-- Stated task --
Return the first line, the line containing "light handling scuffs.", and every line between them, exactly as they stand.

-- Dataset content --
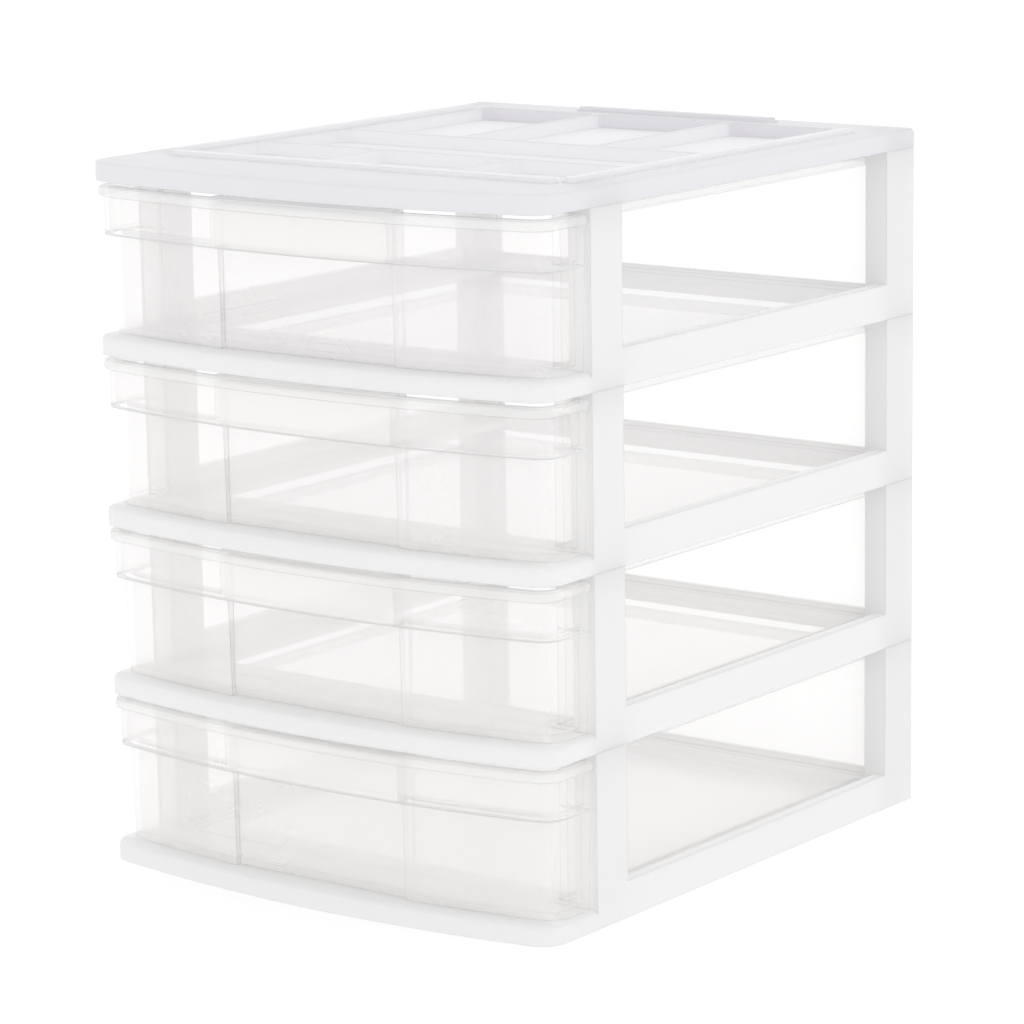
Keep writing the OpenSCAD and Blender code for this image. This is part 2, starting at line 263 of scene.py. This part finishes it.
def moulded_white(name, colour, painted_light, edge):
    """Opaque moulded plastic: soft gloss, faint flow marks, fine grain and light handling scuffs.

    The colour given for the thin walls and pocket floors within the bounds, and for the
    undersides of lips and rails, is a paler white painted as light, to lift their shade.
    """
    m, s = new_material(name)
    at = s.node("ShaderNodeTexCoord").outputs["Object"]
    flow = s.noise(at, 9.0, 2.0)
    grain = s.noise(at, 1800.0, 2.0)
    scuff = s.noise(at, 60.0, 4.0, 0.6, stretch=(1, 1, 9))
    shade = s.mix(flow, shaded(colour, 0.985), shaded(colour, 1.01))
    x, y, z = s.parts(at)
    painted_light_zone = s.math("MULTIPLY", s.between(x, *PAINTED_LIGHT_X), s.between(y, *PAINTED_LIGHT_Y))
    # the flat upper face of the top gets no painted light and keeps the outer colour
    flat_z = TOP_HIGH - RIDGE_H
    flat = s.between(z, flat_z - SKIN, flat_z + SKIN, SKIN)
    painted_light_zone = s.math("SUBTRACT", painted_light_zone, flat, clamp=True)
    # painted light on the undersides of lips and rails, at the foot of every storey but the
    # lowest, to lift the shade of the gaps under them
    painted_underside = s.between(s.math("PINGPONG", z, TIER_H / 2), -10 * SKIN, SKIN, SKIN)
    painted_underside = s.math("MULTIPLY", painted_underside, s.math("GREATER_THAN", z, 10 * SKIN))
    # painted light: the paler colour goes within the bounds and on the undersides
    shade = s.mix(s.math("MAXIMUM", painted_light_zone, painted_underside), shade, painted_light)
    worn = s.span(scuff, *SCUFFS, *WHITE_ROUGH)
    rough = s.math("ADD", worn, s.math("MULTIPLY", grain, GRAIN_ROUGH))
    round_edge = s.node("ShaderNodeBevel", samples=3, Radius=edge)
    bump = s.node("ShaderNodeBump", Strength=0.06, Distance=0.0002)
    s.link(grain, bump.inputs["Height"])
    s.link(round_edge.outputs[0], bump.inputs["Normal"])
    p = s.node("ShaderNodeBsdfPrincipled", IOR=1.49)
    s.link(shade, p.inputs["Base Color"])
    s.link(rough, p.inputs["Roughness"])
    s.link(bump.outputs[0], p.inputs["Normal"])
    # thin walls let some light through
    glow = s.node("ShaderNodeBsdfTranslucent", Color=GLOW)
    s.surface(s.blend(GLOW_SHARE, p, glow))
    return m


def clear_plastic(name, tint):
    """Clear moulded plastic: see-through, milkier in front and in its thick rim.

    Grey lines are painted shade for the darkening that refraction gives at its moulded edges,
    along the hem line and where it is seen side-on. The pull panel is frosted, and the floor has
    a fine moulded texture.
    """
    m, s = new_material(name)
    at = s.node("ShaderNodeTexCoord").outputs["Object"]
    x, y, z = s.parts(at)
    storey = s.math("FLOORED_MODULO", z, TIER_H)
    roll_foot = RIM_TOP - ROLL_H
    # the pull panel: the middle of the band, in front of the finger gap
    panel = s.math("MULTIPLY", s.between(x, *PANEL_X), s.between(storey, PANEL_FOOT, roll_foot))
    panel_y = s.between(y, DRAWER_FRONT - 0.001, DRAWER_FRONT + PANEL_DEPTH)
    panel = s.math("MULTIPLY", panel, panel_y)
    rolled = s.between(storey, roll_foot, RIM_TOP + 0.0005, 0.0001)
    hem = s.math("MULTIPLY", s.between(storey, *HEM_Z, 0.0002), s.span(y, *HEM_Y, 1, 0))
    floor = s.between(storey, *FLOOR_Z)
    face = s.span(y, *FACE_Y, 1, 0)
    grain = s.noise(at, 700.0, 2.0)
    flow = s.noise(at, 14.0, 3.0)
    frost = s.math("MAXIMUM", panel, s.math("MULTIPLY", floor, 0.25))
    bump = s.node("ShaderNodeBump", Strength=0.12, Distance=0.0003)
    s.link(s.math("MULTIPLY", grain, frost), bump.inputs["Height"])

    # moulded edges, found where a rounded normal departs from the surface's own; they get painted
    # shade below
    rounded = s.node("ShaderNodeBevel", samples=2, Radius=0.0005)
    own = s.node("ShaderNodeNewGeometry").outputs["Normal"]
    agree = s.node("ShaderNodeVectorMath", operation="DOT_PRODUCT")
    s.link(rounded.outputs[0], agree.inputs[0])
    s.link(own, agree.inputs[1])
    edge = s.span(agree.outputs["Value"], 0.99, 0.80, 0.0, 1.0)
    weight = s.node("ShaderNodeLayerWeight", Blend=0.5)
    s.link(bump.outputs[0], weight.inputs["Normal"])
    side_on = s.math("POWER", weight.outputs["Facing"], 7.0)

    solid = s.span(flow, *FLOW_MARKS, *WALL_SHARE)
    thick = ((face, FACE_SHARE), (panel, PANEL_SHARE), (rolled, ROLL_SHARE), (floor, FLOOR_SHARE))
    lines = ((side_on, SIDE_ON_SHARE), (edge, EDGE_SHARE), (hem, HEM_SHARE))
    for mask, share in thick + lines:
        solid = s.math("ADD", solid, s.math("MULTIPLY", mask, share))
    solid = s.math("MINIMUM", solid, 1.0)

    skin = s.node("ShaderNodeBsdfPrincipled", IOR=1.45)
    milk = s.mix(face, WALL_MILK, FACE_MILK)
    milk = s.mix(rolled, milk, ROLL_MILK)
    milk = s.mix(panel, milk, PANEL_MILK)
    # painted shade: edges, hem line and side-on faces turn grey, standing in for the darkening by
    # refraction
    painted_shade = s.math("MAXIMUM", s.math("MULTIPLY", hem, 0.45), s.math("MAXIMUM", edge, side_on))
    s.link(s.mix(painted_shade, milk, EDGE_PAINTED_SHADE), skin.inputs["Base Color"])
    smooth = s.span(flow, *FLOW_MARKS, *WALL_ROUGH)
    rough = s.math("ADD", smooth, s.math("MULTIPLY", frost, FROST_ROUGH))
    s.link(rough, skin.inputs["Roughness"])
    s.link(bump.outputs[0], skin.inputs["Normal"])
    through = s.node("ShaderNodeBsdfTransparent", Color=shaded(tint))
    s.surface(s.blend(solid, through, skin))
    return m


def dress(node, material):
    """Gives a CAD node one material."""
    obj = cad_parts[node]
    obj.data.materials.clear()
    obj.data.materials.append(material)


# ---------------------------------------------------------------- stage


def lay_floor(scene):
    """A large plain floor at the object's underside."""
    h = FLOOR_HALF
    mesh = bpy.data.meshes.new("floor")
    mesh.from_pydata([(-h, -h, 0), (h, -h, 0), (h, h, 0), (-h, h, 0)], [], [(0, 1, 2, 3)])
    floor = bpy.data.objects.new("floor", mesh)
    scene.collection.objects.link(floor)
    m, s = new_material("floor_white")
    at = s.node("ShaderNodeTexCoord").outputs["Object"]
    p = s.node(
        "ShaderNodeBsdfPrincipled", Roughness=0.9, Specular_IOR_Level=0.0,
        Emission_Color=WHITE, Emission_Strength=FLOOR_LIGHT)
    s.link(s.mix(s.noise(at, 3.0), *FLOOR_PATCHES), p.inputs["Base Color"])
    s.surface(p)
    mesh.materials.append(m)


def light_studio(scene, studio):
    """White surroundings and one large soft light on the right."""
    world = bpy.data.worlds.new("studio")
    scene.world = world
    world.use_nodes = True
    s = Sheet(world.node_tree)
    sky = s.node("ShaderNodeBackground", Color=WHITE, Strength=studio.sky)
    s.surface(sky, "ShaderNodeOutputWorld")
    lamp = bpy.data.lights.new("key", "AREA")
    lamp.size, lamp.energy = KEY_SIZE, studio.key_power
    key = bpy.data.objects.new("key", lamp)
    key.location = KEY_AT
    key.rotation_euler = (Vector(KEY_AIM) - key.location).to_track_quat("-Z", "Y").to_euler()
    scene.collection.objects.link(key)
    scene.view_settings.view_transform = "Standard"
    scene.view_settings.gamma = GAMMA
    # a line of sight crosses many clear walls, and light is passed on many times in a storey
    scene.cycles.transparent_max_bounces = 40
    scene.cycles.diffuse_bounces = 18
    scene.cycles.max_bounces = 24


def place_camera(scene, studio):
    """The photograph's view: right-handed camera axes from yaw, pitch and roll."""
    y, p, r = studio.yaw, studio.pitch, studio.roll
    ahead = Vector((-math.sin(y) * math.cos(p), math.cos(y) * math.cos(p), -math.sin(p)))
    right = Vector((math.cos(y), math.sin(y), 0))
    up = right.cross(ahead)
    cam = bpy.data.objects.new("camera", bpy.data.cameras.new("camera"))
    scene.collection.objects.link(cam)
    across = right * math.cos(r) + up * math.sin(r)
    over = up * math.cos(r) - right * math.sin(r)
    turn = Matrix((across, over, -ahead)).transposed().to_4x4()
    cam.matrix_world = Matrix.Translation(studio.camera_at) @ turn
    cam.data.sensor_width = SENSOR_W
    cam.data.lens = studio.lens
    cam.data.clip_start, cam.data.clip_end = NEAR, FAR
    scene.camera = cam


# ---------------------------------------------------------------- operators


class DRAWERS_OT_frames(bpy.types.Operator):
    """Gives the four tier frames their white plastic"""

    bl_idname = "mini_drawers.frames"
    bl_label = "Dress the tier frames"

    def execute(self, context):
        look = context.scene.plastics
        white = moulded_white("frame_white", look.frame_colour, FRAME_PAINTED_LIGHT, look.edge_radius)
        for name in FRAMES:
            dress(name, white)
        return {"FINISHED"}


class DRAWERS_OT_top(bpy.types.Operator):
    """Gives the organiser top its cooler white plastic"""

    bl_idname = "mini_drawers.top"
    bl_label = "Dress the organiser top"

    def execute(self, context):
        look = context.scene.plastics
        dress(TOP, moulded_white("top_white", look.top_colour, TOP_PAINTED_LIGHT, look.edge_radius))
        return {"FINISHED"}


class DRAWERS_OT_drawers(bpy.types.Operator):
    """Gives the four drawers their clear plastic"""

    bl_idname = "mini_drawers.drawers"
    bl_label = "Dress the drawers"

    def execute(self, context):
        look = context.scene.plastics
        clear = clear_plastic("clear_plastic", look.clear_tint)
        for name in DRAWERS:
            dress(name, clear)
        return {"FINISHED"}


class DRAWERS_OT_stage(bpy.types.Operator):
    """Lays the floor, sets the light and places the camera"""

    bl_idname = "mini_drawers.stage"
    bl_label = "Set the studio"

    def execute(self, context):
        scene = context.scene
        lay_floor(scene)
        light_studio(scene, scene.studio)
        place_camera(scene, scene.studio)
        return {"FINISHED"}


class DRAWERS_PT_panel(bpy.types.Panel):
    """Lists the steps"""

    bl_label = "Mini drawers"
    bl_idname = "DRAWERS_PT_panel"
    bl_space_type = "VIEW_3D"
    bl_region_type = "UI"
    bl_category = "Mini drawers"

    def draw(self, context):
        for step in STEPS:
            self.layout.operator(step.bl_idname)
        for group in (context.scene.plastics, context.scene.studio):
            for key in group.__annotations__:
                self.layout.prop(group, key)


STEPS = (DRAWERS_OT_frames, DRAWERS_OT_top, DRAWERS_OT_drawers, DRAWERS_OT_stage)
CLASSES = (PlasticSettings, StudioSettings, *STEPS, DRAWERS_PT_panel)


def register():
    for c in CLASSES:
        bpy.utils.register_class(c)
    bpy.types.Scene.plastics = PointerProperty(type=PlasticSettings)
    bpy.types.Scene.studio = PointerProperty(type=StudioSettings)


def unregister():
    del bpy.types.Scene.plastics, bpy.types.Scene.studio
    for c in reversed(CLASSES):
        bpy.utils.unregister_class(c)


def main():
    """Runs every step in order."""
    register()
    bpy.ops.mini_drawers.frames()
    bpy.ops.mini_drawers.top()
    bpy.ops.mini_drawers.drawers()
    bpy.ops.mini_drawers.stage()


if __name__ == "__main__":
    main()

-- Answer in full --
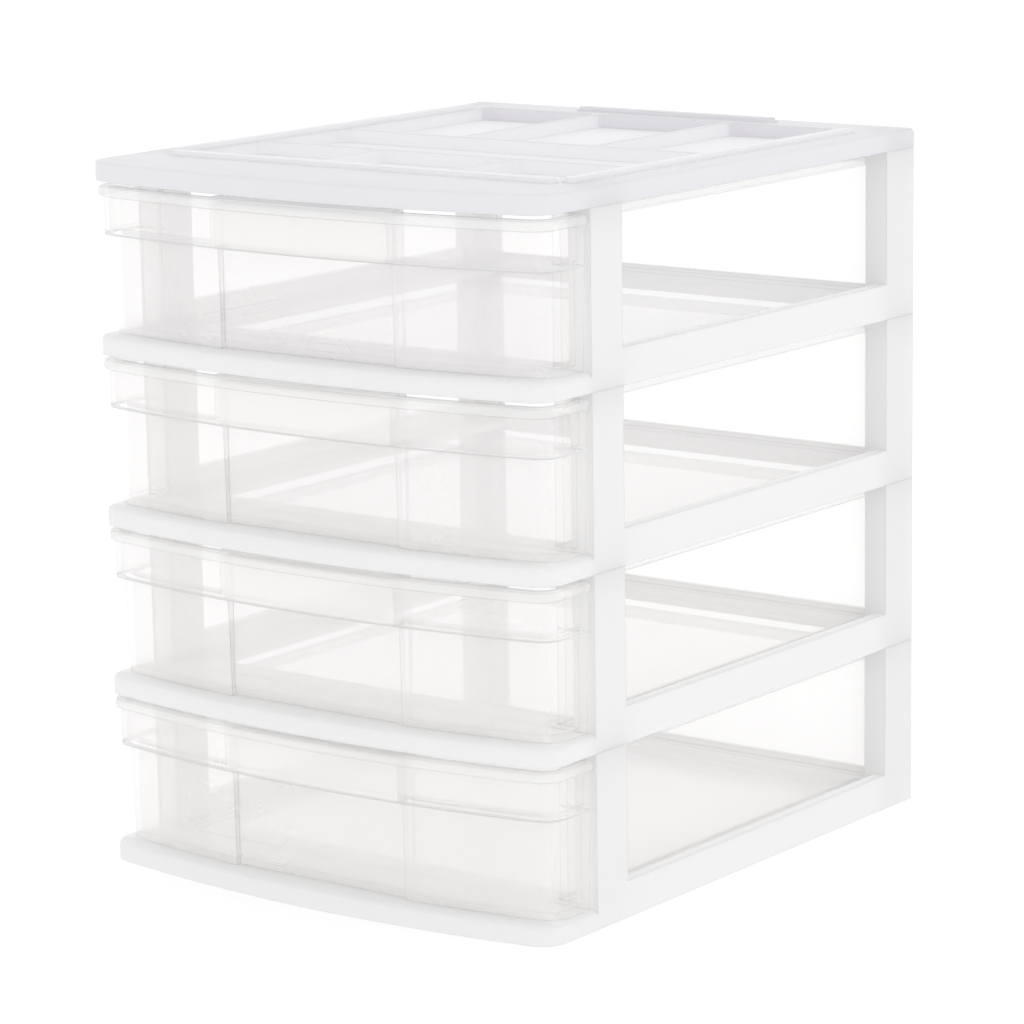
Keep writing the OpenSCAD and Blender code for this image. This is part 2, starting at line 263 of scene.py. This part finishes it.
def moulded_white(name, colour, painted_light, edge):
    """Opaque moulded plastic: soft gloss, faint flow marks, fine grain and light handling scuffs.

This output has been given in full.